At Bristol the postmaster's salary was £140,—the next highest after that given at Bath. At Liverpool, Manchester, Birmingham, and Chester the salary was £100; at Exeter, York, Newcastle, Leeds, and Plymouth £80; at Sheffield £60, to which amount it had been recently raised from £50; at Derby, Carlisle, and Gloucester £40; at Brighton and Nottingham £30; at Leicester £25; and at Southampton £20. At Tunbridge the postmaster, in addition to a salary of £20, received an allowance of equal amount for keeping an office at Tunbridge Wells. Ripon, despite the rebuke it had received in 1713 for its audacity in asking for a Post Office, had now been accommodated with one. At Chepstow pence were still being paid on the delivery of letters, not because the inhabitants had not discovered their rights but out of consideration to the aged postmistress, whose emoluments they were unwilling to diminish. Birkenhead, Torquay, and Bournemouth,[73] of course, did not exist. Eastbourne existed indeed, but not as we know it now. Hither the letters were carried three times a week from Lewes. At Ramsgate, then a village served from the neighbouring post-town of Sandwich, an office for the receipt of letters was kept at a cost of £6 a year. The whole of the Isle of Wight had but one postmaster and one letter-carrier. To the Channel Islands there was no post.

On Palmer's retirement the office of chief adviser to the postmasters-general devolved almost naturally upon Francis Freeling, the surveyor located at headquarters. Todd still held the appointment of secretary, but after a service of more than fifty years he was unequal to the exertion which the exigencies of the time required. Between Todd and Walsingham, moreover, there was little in common. Their relations, indeed, had always been most friendly; but the views they entertained on Post Office questions were more often than not at variance. "It is a matter of great entertainment to me," wrote Walsingham, as early as October 1788, "to see how totally we differ in all our official opinions." From this time Todd took less and less part in the duties of his office, and confined himself almost exclusively to its social amenities. This was a sphere in which he excelled. At his table in Lombard Street the postmasters-general themselves and such as they might choose to meet them were frequent guests, and "his old hock in his old parlour" passed into a by-word.

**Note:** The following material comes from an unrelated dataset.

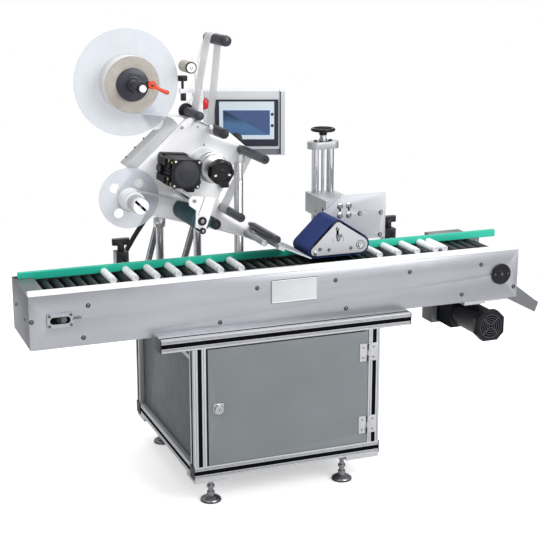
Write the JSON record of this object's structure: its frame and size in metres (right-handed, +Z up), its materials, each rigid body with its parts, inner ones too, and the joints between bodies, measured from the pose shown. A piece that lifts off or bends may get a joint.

Freeling, on the contrary, possessed advantages which not only pointed him out as Todd's successor when Todd should be pleased to retire, but peculiarly fitted him to deal with the circumstances of the moment. In the prime of life, of good address and prepossessing appearance, and with a knowledge of every detail of Post Office organisation such as only constant visits to different parts of the kingdom could give, he soon contrived to make himself not only useful but indispensable; and before any long period had expired the postmasters-general appointed him joint secretary with Todd, an arrangement by virtue of which one was to be the acting and the other the sleeping partner; one was to do the work and the other to draw the pay. It was new to the postmasters-general to have about them some one who was not only able but willing and anxious to impart information on every official question as it arose, and they could ill conceal their glee at the altered state of affairs. "One of the complaints made by us of Mr. Palmer," they wrote about this time, "was that he did what he thought fit without making the least communication to the Board, or without there being a single record of anything which he did or objected to either before or after it was done"; ... but "Mr. Freeling reports distinctly to us upon every application that we refer to him, or that is made to the Board, amounting to above two hundred reports every quarter for the current business." Freeling was now exposed to a serious danger, a danger to which many a reputation has succumbed, namely, that of being transformed from a man of action into a mere scribe; but this was a temptation which he stoutly resisted. Without relaxing his efforts to maintain and improve upon Palmer's plan, he was careful not only to keep the postmasters-general informed of what he was doing, but to do nothing which had not first been duly authorised.